• [Short task]
Would you copy out the whole listing exactly as given?

• [Collected material]
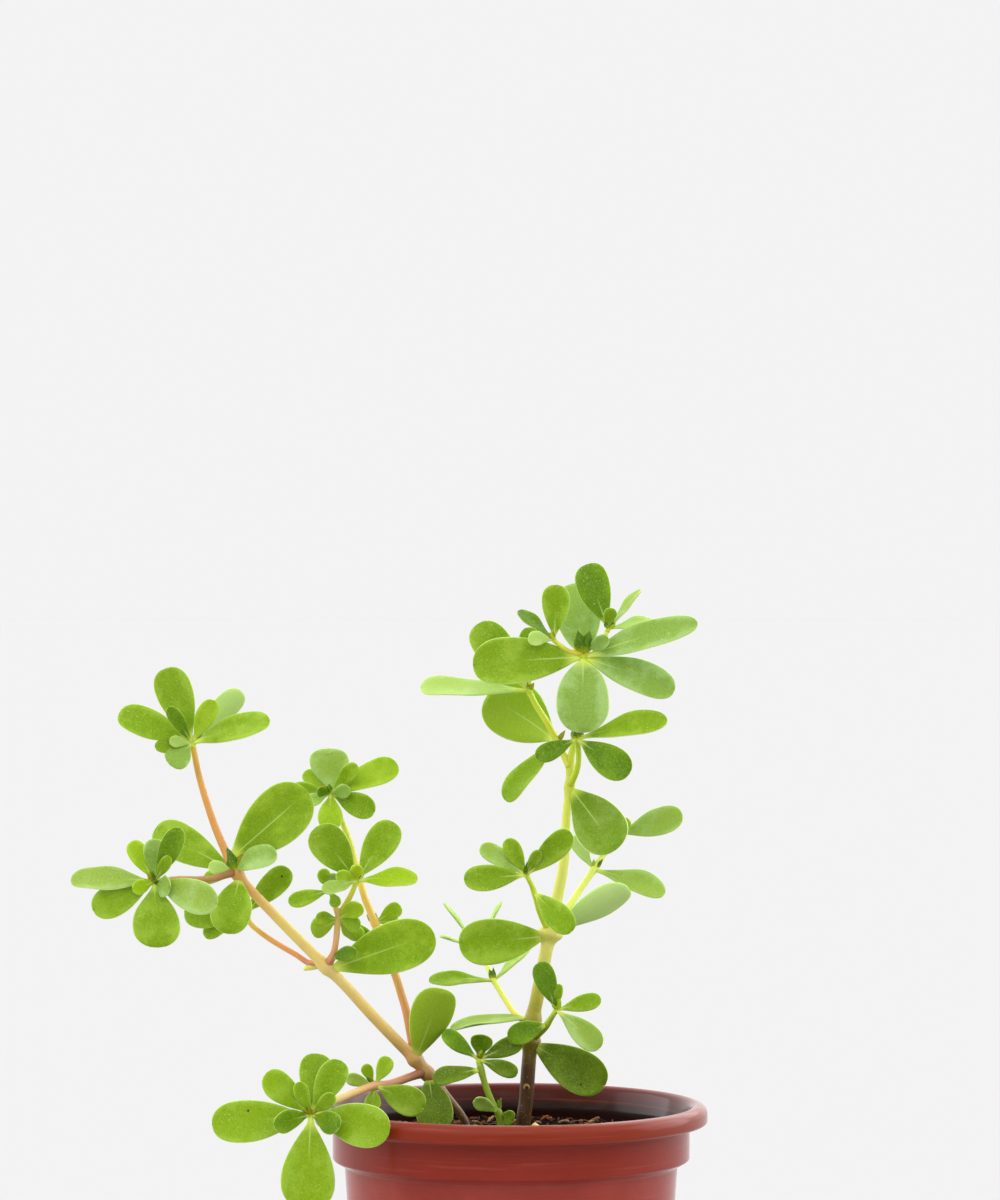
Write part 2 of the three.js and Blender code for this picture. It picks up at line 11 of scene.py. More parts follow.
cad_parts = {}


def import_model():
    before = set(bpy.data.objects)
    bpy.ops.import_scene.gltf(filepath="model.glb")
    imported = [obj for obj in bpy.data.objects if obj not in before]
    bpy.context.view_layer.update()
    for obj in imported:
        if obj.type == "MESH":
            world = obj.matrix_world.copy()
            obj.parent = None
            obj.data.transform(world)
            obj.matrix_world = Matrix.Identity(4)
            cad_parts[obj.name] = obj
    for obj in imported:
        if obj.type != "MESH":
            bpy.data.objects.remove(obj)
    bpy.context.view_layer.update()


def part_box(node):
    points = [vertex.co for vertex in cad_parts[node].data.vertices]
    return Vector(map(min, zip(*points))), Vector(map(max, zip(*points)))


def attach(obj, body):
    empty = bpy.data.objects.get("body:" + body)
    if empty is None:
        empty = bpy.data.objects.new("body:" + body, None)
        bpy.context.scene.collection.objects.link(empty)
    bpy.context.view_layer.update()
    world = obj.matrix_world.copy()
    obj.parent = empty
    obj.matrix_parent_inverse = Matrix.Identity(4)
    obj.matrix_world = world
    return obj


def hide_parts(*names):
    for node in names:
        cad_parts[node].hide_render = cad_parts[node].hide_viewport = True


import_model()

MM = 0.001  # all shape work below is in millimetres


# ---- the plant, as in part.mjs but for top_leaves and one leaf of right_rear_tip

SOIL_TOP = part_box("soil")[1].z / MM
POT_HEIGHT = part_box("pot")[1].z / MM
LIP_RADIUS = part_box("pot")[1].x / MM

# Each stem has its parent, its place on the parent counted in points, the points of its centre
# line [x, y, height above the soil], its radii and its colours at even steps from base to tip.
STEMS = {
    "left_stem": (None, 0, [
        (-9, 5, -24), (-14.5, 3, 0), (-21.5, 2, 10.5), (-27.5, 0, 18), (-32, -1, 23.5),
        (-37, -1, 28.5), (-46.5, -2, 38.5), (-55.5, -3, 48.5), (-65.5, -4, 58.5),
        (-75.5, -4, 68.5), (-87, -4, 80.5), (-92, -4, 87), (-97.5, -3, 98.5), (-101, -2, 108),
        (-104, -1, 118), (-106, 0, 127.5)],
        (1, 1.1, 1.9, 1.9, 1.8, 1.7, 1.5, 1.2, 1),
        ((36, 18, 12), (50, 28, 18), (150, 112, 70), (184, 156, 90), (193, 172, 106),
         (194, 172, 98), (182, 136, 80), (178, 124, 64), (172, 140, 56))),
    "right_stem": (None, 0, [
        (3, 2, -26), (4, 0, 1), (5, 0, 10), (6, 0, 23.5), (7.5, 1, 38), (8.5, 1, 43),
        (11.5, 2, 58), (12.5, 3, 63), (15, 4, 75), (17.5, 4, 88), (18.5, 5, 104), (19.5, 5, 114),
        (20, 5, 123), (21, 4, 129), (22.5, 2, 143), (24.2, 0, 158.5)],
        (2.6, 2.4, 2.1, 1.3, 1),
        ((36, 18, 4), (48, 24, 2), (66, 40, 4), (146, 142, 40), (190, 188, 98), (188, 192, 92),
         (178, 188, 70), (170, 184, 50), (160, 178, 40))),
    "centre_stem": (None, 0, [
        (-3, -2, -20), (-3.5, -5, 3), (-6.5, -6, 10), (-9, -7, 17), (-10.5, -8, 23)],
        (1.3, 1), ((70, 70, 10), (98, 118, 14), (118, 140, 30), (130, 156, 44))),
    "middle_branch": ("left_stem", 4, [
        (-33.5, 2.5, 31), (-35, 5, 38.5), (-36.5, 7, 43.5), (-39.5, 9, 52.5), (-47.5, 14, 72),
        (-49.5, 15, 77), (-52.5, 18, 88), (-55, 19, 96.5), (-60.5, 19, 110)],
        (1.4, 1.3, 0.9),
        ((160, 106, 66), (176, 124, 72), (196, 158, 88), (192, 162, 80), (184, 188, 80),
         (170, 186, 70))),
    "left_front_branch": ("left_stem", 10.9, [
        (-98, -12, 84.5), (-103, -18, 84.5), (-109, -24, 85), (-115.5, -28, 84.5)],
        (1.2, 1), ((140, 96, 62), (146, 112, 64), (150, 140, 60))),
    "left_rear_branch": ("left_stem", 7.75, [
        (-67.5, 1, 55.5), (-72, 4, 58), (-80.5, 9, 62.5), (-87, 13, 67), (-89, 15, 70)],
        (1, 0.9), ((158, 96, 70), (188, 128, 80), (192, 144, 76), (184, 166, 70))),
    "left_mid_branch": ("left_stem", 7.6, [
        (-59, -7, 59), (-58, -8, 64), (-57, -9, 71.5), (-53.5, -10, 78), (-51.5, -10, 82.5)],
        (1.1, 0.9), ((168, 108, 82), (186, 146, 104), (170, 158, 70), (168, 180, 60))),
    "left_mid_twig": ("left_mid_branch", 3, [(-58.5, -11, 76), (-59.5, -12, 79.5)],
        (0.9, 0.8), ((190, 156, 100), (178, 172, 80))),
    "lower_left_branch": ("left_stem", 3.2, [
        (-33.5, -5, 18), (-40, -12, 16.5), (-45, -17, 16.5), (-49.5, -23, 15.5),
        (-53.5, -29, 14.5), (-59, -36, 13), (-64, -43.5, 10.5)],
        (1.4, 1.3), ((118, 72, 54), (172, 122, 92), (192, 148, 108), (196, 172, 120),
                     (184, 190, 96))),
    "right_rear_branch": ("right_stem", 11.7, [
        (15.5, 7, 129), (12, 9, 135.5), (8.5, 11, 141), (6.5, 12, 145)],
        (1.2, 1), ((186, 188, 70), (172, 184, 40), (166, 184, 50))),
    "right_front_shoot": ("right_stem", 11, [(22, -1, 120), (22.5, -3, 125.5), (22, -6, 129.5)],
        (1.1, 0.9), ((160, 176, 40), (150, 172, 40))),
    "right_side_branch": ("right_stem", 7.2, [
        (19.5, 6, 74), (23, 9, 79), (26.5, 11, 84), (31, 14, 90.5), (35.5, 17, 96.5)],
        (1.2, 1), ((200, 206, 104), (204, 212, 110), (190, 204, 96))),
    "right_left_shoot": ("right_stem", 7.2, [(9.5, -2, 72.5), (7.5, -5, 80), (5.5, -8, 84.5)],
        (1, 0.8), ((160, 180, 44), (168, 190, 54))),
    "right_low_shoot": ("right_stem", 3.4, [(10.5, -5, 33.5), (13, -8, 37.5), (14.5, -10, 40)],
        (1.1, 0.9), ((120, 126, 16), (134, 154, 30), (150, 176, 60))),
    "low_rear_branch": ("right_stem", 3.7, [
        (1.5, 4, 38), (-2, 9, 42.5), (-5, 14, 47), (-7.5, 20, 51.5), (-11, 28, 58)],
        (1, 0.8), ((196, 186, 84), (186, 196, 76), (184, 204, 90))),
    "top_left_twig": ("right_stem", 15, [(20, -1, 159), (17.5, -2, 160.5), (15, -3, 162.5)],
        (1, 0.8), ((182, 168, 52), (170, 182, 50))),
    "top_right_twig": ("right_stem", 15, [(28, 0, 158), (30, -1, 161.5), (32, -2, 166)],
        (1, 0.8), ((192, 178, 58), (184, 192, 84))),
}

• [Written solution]
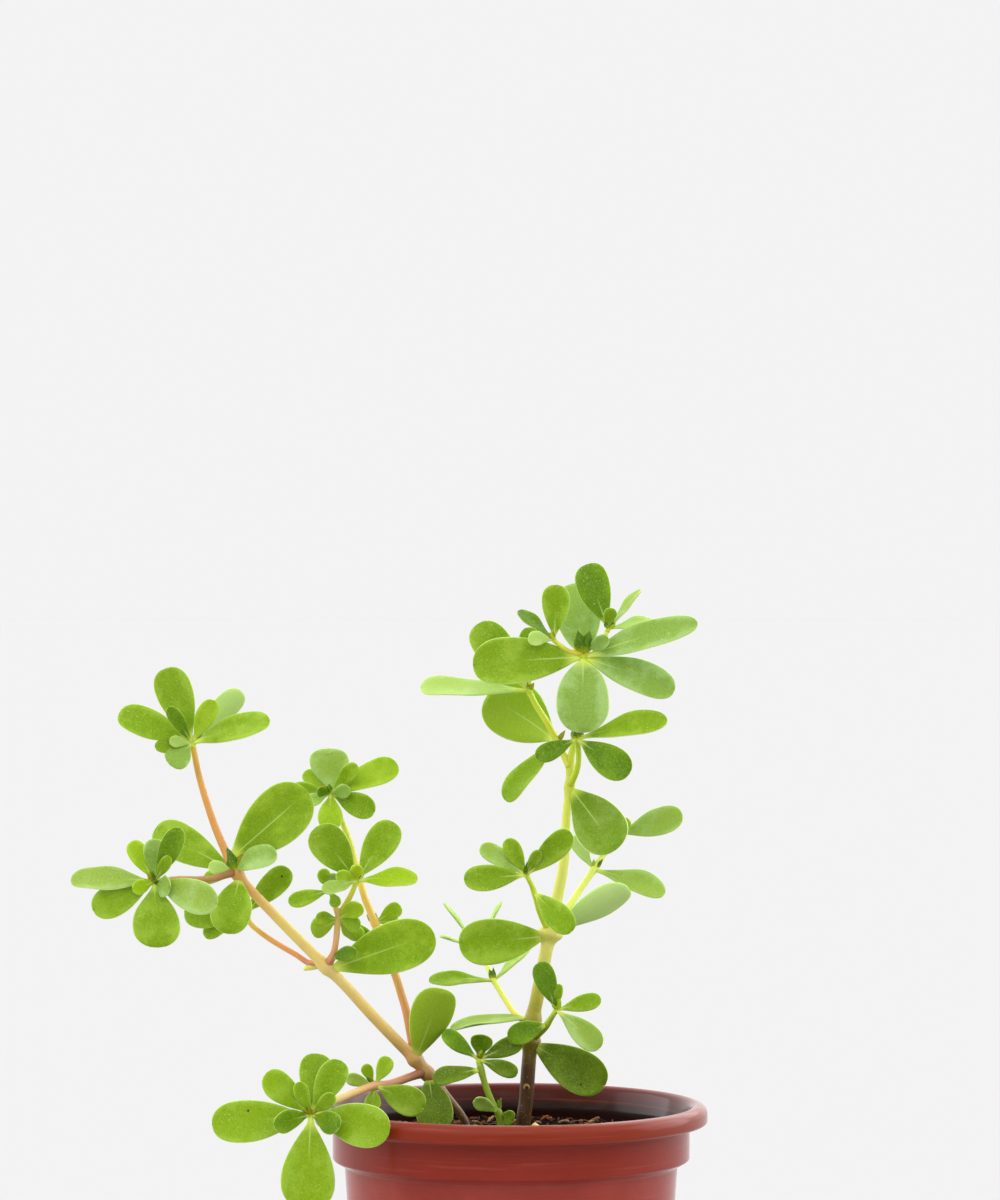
Write part 2 of the three.js and Blender code for this picture. It picks up at line 11 of scene.py. More parts follow.
cad_parts = {}


def import_model():
    before = set(bpy.data.objects)
    bpy.ops.import_scene.gltf(filepath="model.glb")
    imported = [obj for obj in bpy.data.objects if obj not in before]
    bpy.context.view_layer.update()
    for obj in imported:
        if obj.type == "MESH":
            world = obj.matrix_world.copy()
            obj.parent = None
            obj.data.transform(world)
            obj.matrix_world = Matrix.Identity(4)
            cad_parts[obj.name] = obj
    for obj in imported:
        if obj.type != "MESH":
            bpy.data.objects.remove(obj)
    bpy.context.view_layer.update()


def part_box(node):
    points = [vertex.co for vertex in cad_parts[node].data.vertices]
    return Vector(map(min, zip(*points))), Vector(map(max, zip(*points)))


def attach(obj, body):
    empty = bpy.data.objects.get("body:" + body)
    if empty is None:
        empty = bpy.data.objects.new("body:" + body, None)
        bpy.context.scene.collection.objects.link(empty)
    bpy.context.view_layer.update()
    world = obj.matrix_world.copy()
    obj.parent = empty
    obj.matrix_parent_inverse = Matrix.Identity(4)
    obj.matrix_world = world
    return obj


def hide_parts(*names):
    for node in names:
        cad_parts[node].hide_render = cad_parts[node].hide_viewport = True


import_model()

MM = 0.001  # all shape work below is in millimetres


# ---- the plant, as in part.mjs but for top_leaves and one leaf of right_rear_tip

SOIL_TOP = part_box("soil")[1].z / MM
POT_HEIGHT = part_box("pot")[1].z / MM
LIP_RADIUS = part_box("pot")[1].x / MM

# Each stem has its parent, its place on the parent counted in points, the points of its centre
# line [x, y, height above the soil], its radii and its colours at even steps from base to tip.
STEMS = {
    "left_stem": (None, 0, [
        (-9, 5, -24), (-14.5, 3, 0), (-21.5, 2, 10.5), (-27.5, 0, 18), (-32, -1, 23.5),
        (-37, -1, 28.5), (-46.5, -2, 38.5), (-55.5, -3, 48.5), (-65.5, -4, 58.5),
        (-75.5, -4, 68.5), (-87, -4, 80.5), (-92, -4, 87), (-97.5, -3, 98.5), (-101, -2, 108),
        (-104, -1, 118), (-106, 0, 127.5)],
        (1, 1.1, 1.9, 1.9, 1.8, 1.7, 1.5, 1.2, 1),
        ((36, 18, 12), (50, 28, 18), (150, 112, 70), (184, 156, 90), (193, 172, 106),
         (194, 172, 98), (182, 136, 80), (178, 124, 64), (172, 140, 56))),
    "right_stem": (None, 0, [
        (3, 2, -26), (4, 0, 1), (5, 0, 10), (6, 0, 23.5), (7.5, 1, 38), (8.5, 1, 43),
        (11.5, 2, 58), (12.5, 3, 63), (15, 4, 75), (17.5, 4, 88), (18.5, 5, 104), (19.5, 5, 114),
        (20, 5, 123), (21, 4, 129), (22.5, 2, 143), (24.2, 0, 158.5)],
        (2.6, 2.4, 2.1, 1.3, 1),
        ((36, 18, 4), (48, 24, 2), (66, 40, 4), (146, 142, 40), (190, 188, 98), (188, 192, 92),
         (178, 188, 70), (170, 184, 50), (160, 178, 40))),
    "centre_stem": (None, 0, [
        (-3, -2, -20), (-3.5, -5, 3), (-6.5, -6, 10), (-9, -7, 17), (-10.5, -8, 23)],
        (1.3, 1), ((70, 70, 10), (98, 118, 14), (118, 140, 30), (130, 156, 44))),
    "middle_branch": ("left_stem", 4, [
        (-33.5, 2.5, 31), (-35, 5, 38.5), (-36.5, 7, 43.5), (-39.5, 9, 52.5), (-47.5, 14, 72),
        (-49.5, 15, 77), (-52.5, 18, 88), (-55, 19, 96.5), (-60.5, 19, 110)],
        (1.4, 1.3, 0.9),
        ((160, 106, 66), (176, 124, 72), (196, 158, 88), (192, 162, 80), (184, 188, 80),
         (170, 186, 70))),
    "left_front_branch": ("left_stem", 10.9, [
        (-98, -12, 84.5), (-103, -18, 84.5), (-109, -24, 85), (-115.5, -28, 84.5)],
        (1.2, 1), ((140, 96, 62), (146, 112, 64), (150, 140, 60))),
    "left_rear_branch": ("left_stem", 7.75, [
        (-67.5, 1, 55.5), (-72, 4, 58), (-80.5, 9, 62.5), (-87, 13, 67), (-89, 15, 70)],
        (1, 0.9), ((158, 96, 70), (188, 128, 80), (192, 144, 76), (184, 166, 70))),
    "left_mid_branch": ("left_stem", 7.6, [
        (-59, -7, 59), (-58, -8, 64), (-57, -9, 71.5), (-53.5, -10, 78), (-51.5, -10, 82.5)],
        (1.1, 0.9), ((168, 108, 82), (186, 146, 104), (170, 158, 70), (168, 180, 60))),
    "left_mid_twig": ("left_mid_branch", 3, [(-58.5, -11, 76), (-59.5, -12, 79.5)],
        (0.9, 0.8), ((190, 156, 100), (178, 172, 80))),
    "lower_left_branch": ("left_stem", 3.2, [
        (-33.5, -5, 18), (-40, -12, 16.5), (-45, -17, 16.5), (-49.5, -23, 15.5),
        (-53.5, -29, 14.5), (-59, -36, 13), (-64, -43.5, 10.5)],
        (1.4, 1.3), ((118, 72, 54), (172, 122, 92), (192, 148, 108), (196, 172, 120),
                     (184, 190, 96))),
    "right_rear_branch": ("right_stem", 11.7, [
        (15.5, 7, 129), (12, 9, 135.5), (8.5, 11, 141), (6.5, 12, 145)],
        (1.2, 1), ((186, 188, 70), (172, 184, 40), (166, 184, 50))),
    "right_front_shoot": ("right_stem", 11, [(22, -1, 120), (22.5, -3, 125.5), (22, -6, 129.5)],
        (1.1, 0.9), ((160, 176, 40), (150, 172, 40))),
    "right_side_branch": ("right_stem", 7.2, [
        (19.5, 6, 74), (23, 9, 79), (26.5, 11, 84), (31, 14, 90.5), (35.5, 17, 96.5)],
        (1.2, 1), ((200, 206, 104), (204, 212, 110), (190, 204, 96))),
    "right_left_shoot": ("right_stem", 7.2, [(9.5, -2, 72.5), (7.5, -5, 80), (5.5, -8, 84.5)],
        (1, 0.8), ((160, 180, 44), (168, 190, 54))),
    "right_low_shoot": ("right_stem", 3.4, [(10.5, -5, 33.5), (13, -8, 37.5), (14.5, -10, 40)],
        (1.1, 0.9), ((120, 126, 16), (134, 154, 30), (150, 176, 60))),
    "low_rear_branch": ("right_stem", 3.7, [
        (1.5, 4, 38), (-2, 9, 42.5), (-5, 14, 47), (-7.5, 20, 51.5), (-11, 28, 58)],
        (1, 0.8), ((196, 186, 84), (186, 196, 76), (184, 204, 90))),
    "top_left_twig": ("right_stem", 15, [(20, -1, 159), (17.5, -2, 160.5), (15, -3, 162.5)],
        (1, 0.8), ((182, 168, 52), (170, 182, 50))),
    "top_right_twig": ("right_stem", 15, [(28, 0, 158), (30, -1, 161.5), (32, -2, 166)],
        (1, 0.8), ((192, 178, 58), (184, 192, 84))),
}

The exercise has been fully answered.